Take the initiative and build a relationship with the Chairperson says Robyn Bennett
One of the key points I aim to get across to participants on my minute taking course is the importance of producing clear, concise and condensed minutes.
The success of this depends on several factors including the minute taker’s experience, skill factor and initiative.
What is the purpose of minutes?
Simple. To provide a document that records the key points, decisions and actions.
But that’s easier said than done. How many times have you been in a meeting, there has been a discussion and the group wander off to the next agenda item without resolution of the previous item? Or the discussion has been so long and convoluted, you’re confused about what should be recorded? Quite often the minute taker is left floundering and is now playing catch-up as the group delves heartily into the next agenda item.
Building a relationship with the chairperson
I encourage minute takers to build a relationship with their chairperson. This can include having a pre-meeting with the chairperson to discussing the agenda, to helping the chairperson keep to the agenda and allocated timeframes.
At the meeting the biggest influence you have is encouraging the chairperson to summarise at the end of each agenda item.

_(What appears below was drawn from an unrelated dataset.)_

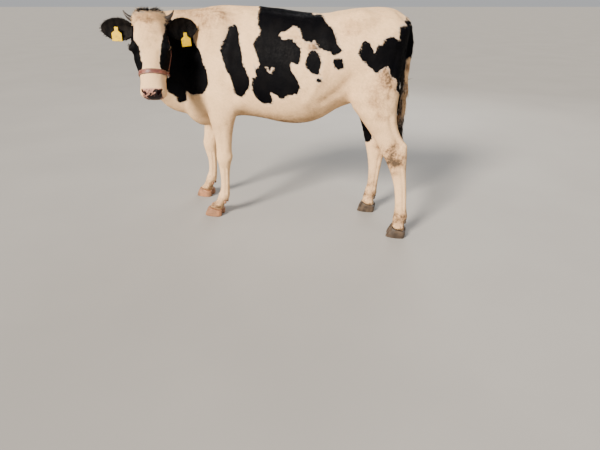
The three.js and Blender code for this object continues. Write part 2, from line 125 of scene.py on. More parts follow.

Don’t be afraid to seek clarification on what’s required to be minuted. A gentle reminder to the chairperson to summarise key points, decisions, actions and timeframes will help you ensure you’ve got down necessary information. And will make your job so much easier!

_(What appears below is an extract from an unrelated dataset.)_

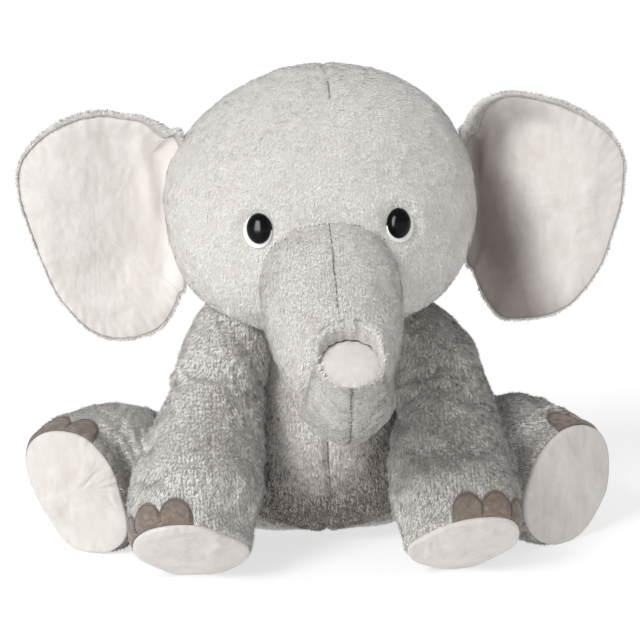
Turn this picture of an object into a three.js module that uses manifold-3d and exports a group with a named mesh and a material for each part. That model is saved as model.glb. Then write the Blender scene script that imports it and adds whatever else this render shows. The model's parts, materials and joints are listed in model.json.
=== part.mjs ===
// A seated stuffed elephant, in millimetres. +Z is up, the elephant faces -Y and sits on z = 0.
// "left" and "right" are the elephant's own, so its left side is +X.
// Every plush part is a sewn cover, open where it is joined, over a loose-fibre stuffing core.
import * as THREE from 'three';
import { mergeVertices } from 'three/addons/utils/BufferGeometryUtils.js';
import Module from 'manifold-3d';

const wasm = await Module();
wasm.setup();

// ---------------------------------------------------------------- driving dimensions
const COVER = 3; // thickness of plush and its backing
const GAP = 0.3; // room between pieces that touch
const SWING_GAP = 2.5; // room around a ball that turns in its socket

const TORSO_SEAT_RADIUS = 88;
const NECK = { centre: [0, 0, 205], radius: 86 };

const HEAD = { centre: [0, -45, 357], radii: [157, 130, 136] };

const EYE = { across: 67, height: -2, halfWidth: 12.4, halfHeight: 14.8, dome: 8.5, stem: 2.5 };

const TRUNK_ROOT = { centre: [0, -145, 304], radius: 64 };
const TRUNK_BEND = { radius: 52, centre: [0, -250, 261], from: 40, to: 140 };
const TRUNK_BEND_RADIUS = 40; // radius of the trunk itself, at the bottom of its bend
const TRUNK_TIP_LENGTH = 50; // from the end of the bend to the tip
const TRUNK_TIP_RADIUS = 31;
const TRUNK_LEAN = 9; // the tip hangs this far to the elephant's left

const EAR = { hinge: 168, y: -45, thickness: 12, rim: 8, lining: 2.5 };

const SOLE = 3; // thickness of a foot's sole disc
const FORELEG = {
  radii: [45, 47, 52, 58.5, 63.5, 64, 60.5, 55],
  pitch: 50,
  nails: [8, 41, 74],
  cutBack: 70,
};
const HINDLEG = {
  radii: [54, 57, 60, 62, 63, 62.5, 61, 58],
  pitch: 0,
  nails: [-8, 20, 48],
  cutBack: 70,
};
const FEET = {
  left_foreleg: { kind: FORELEG, side: 1, root: [112, -76, 186], foot: [123, -184], outward: 4 },
  right_foreleg: { kind: FORELEG, side: -1, root: [-104, -76, 186], foot: [-142, -168], outward: 4 },
  left_hindleg: { kind: HINDLEG, side: 1, root: [137, 8, 64], foot: [245, -84], outward: 42 },
  right_hindleg: { kind: HINDLEG, side: -1, root: [-137, 8, 64], foot: [-252, -48], outward: 24 },
};
const LIMB_SLICES = 12;
const LIMB_RINGS = 6;
const BALL_RINGS = 3; // rings that round off a limb's root
const ROUND = 20; // sides of the head and the torso
const FLOOR_ROOM = 0.4; // the feet hang this far clear of the floor under the seat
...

This is one of the significant learning points I encourage participants on my course to take away. It’s now up to them to educate their chairpersons.
The understanding of the chairperson’s role in a meeting is critical. Some chairs get it, others don’t. In fact, some of them believe it’s the minute taker’s job to summarise the minutes.
A manager’s perspective
Several years ago, I connected with Bob Boze. Bob has held a number of senior management positions. He read my Minute Taking Madness book, and a lightbulb went off.
Here is Bob’s light bulb revelation:
“I am probably the last person in the world who would be asked to take minutes at a meeting. However, as a Project Leader, Program Manager and finally Department Manager several times over, I have conducted more meetings than most people ever will. I’ve also attended numerous meetings at customers’ facilities all over the world where I walked away being responsible for most, if not all, of the action items.
In more cases than I care to admit, I later stood scratching my head as I read the minutes from a meeting asking: What is that? When did that come up? Is that an action item and if so, whose? Uh, where is…? Wasn’t there a second item to that? And on and on.
Being a manager, I did what most managers do. I blamed the poor person designated as scribe for the day, who typically was unfairly forced to take minutes. Did they get any training in minute taking? No. Did I help them accurately record minutes in how I conducted the meeting? No.
Minute taking is not an easy task and the person tagged to do so needs to be properly trained. Accurate minutes from a meeting are critical; especially to those who couldn’t attend, those assigned action items and whoever is responsible for making sure the meeting is accurately reflected and all items are closed. (Uh, that last one would be me!).”
The manager and the minute taker as a team
Bob and I both agree that minutes can only be as good as the person chairing the meeting.
Your minutes will improve immensely if you can encourage the chairperson to do a summary at the end of each agenda item.
With your minute taking skills, your initiative of building a relationship with the chairperson and working together as a team will ensure that there is a shared responsibility in ensuring the minutes are outcome focused.